MILWAUKEE — Dr. Sarah Gendron, associate professor of French in Marquette University’s Klingler College of Arts and Sciences, is the recipient of this year’s Way Klingler Fellowship Award for the humanities.

Currently, Gendron is working on a book, “Sub silentio: Gender-based Violence against Women by Security Forces and in Conflict Settings,” which focuses on the status of women in international humanitarian law and human rights law. The project examines the ways in which laws regulating the conduct of military and security forces, as well as those of the general population, have or have not served women during times of internal or international conflict. With the Klingler Fellowship, she plans to continue her research for this project and dive deeper into a number of cases, including the plight of Bosnian and Croatian women during the Balkan Wars.

“Dr. Gendron’s project contributes a much-needed comparative perspective and a wealth of new first-hand sources that, without any doubt, will expand the existing understanding of this complex problem,” said Dr. Eugenia Afinoguenova, chair and professor of Spanish in the department of languages, literature and culture.

Recipients of the Klingler Fellowship for humanities receive $20,000 annually for three years to fund critical research that requires time, access to information and travel. The award will afford her the opportunity to begin interviews and archival work and to finish the groundwork for two others.

In May, Gendron received a Fulbright Scholar Award, the most widely recognized and prestigious international exchange program in the world. The Fulbright award will enable her to conduct research on the case studies in Northern Ireland, the Republic of Ireland and Uttar Pradesh.
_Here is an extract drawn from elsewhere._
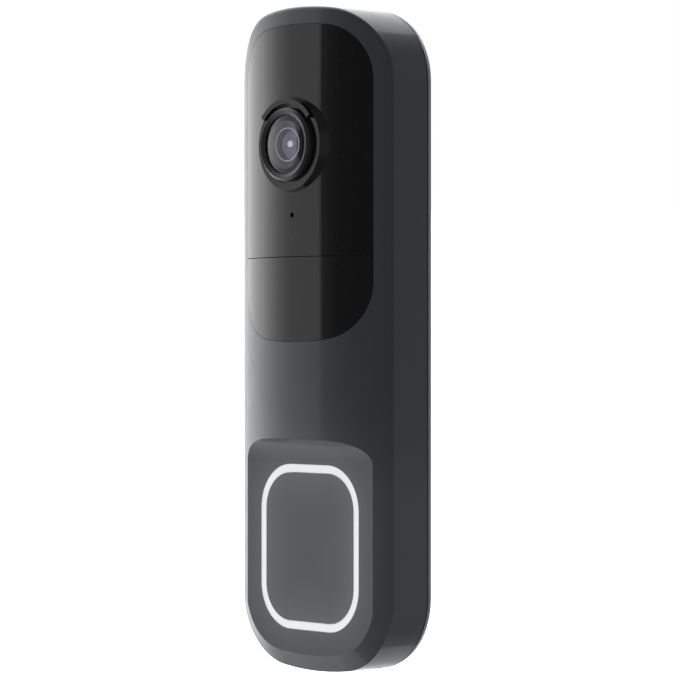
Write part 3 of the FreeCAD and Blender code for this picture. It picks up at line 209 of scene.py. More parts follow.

Gendron teaches a number of courses that range from language instruction to literature related to French and Francophone studies. Her area of specialization is 20th century French literature and philosophy. Within this domain, Gendron has taught courses on 20th and 21st century French literature and literary theory, French Holocaust studies, Francophone representations of genocide, and visual and textual art about Rwanda.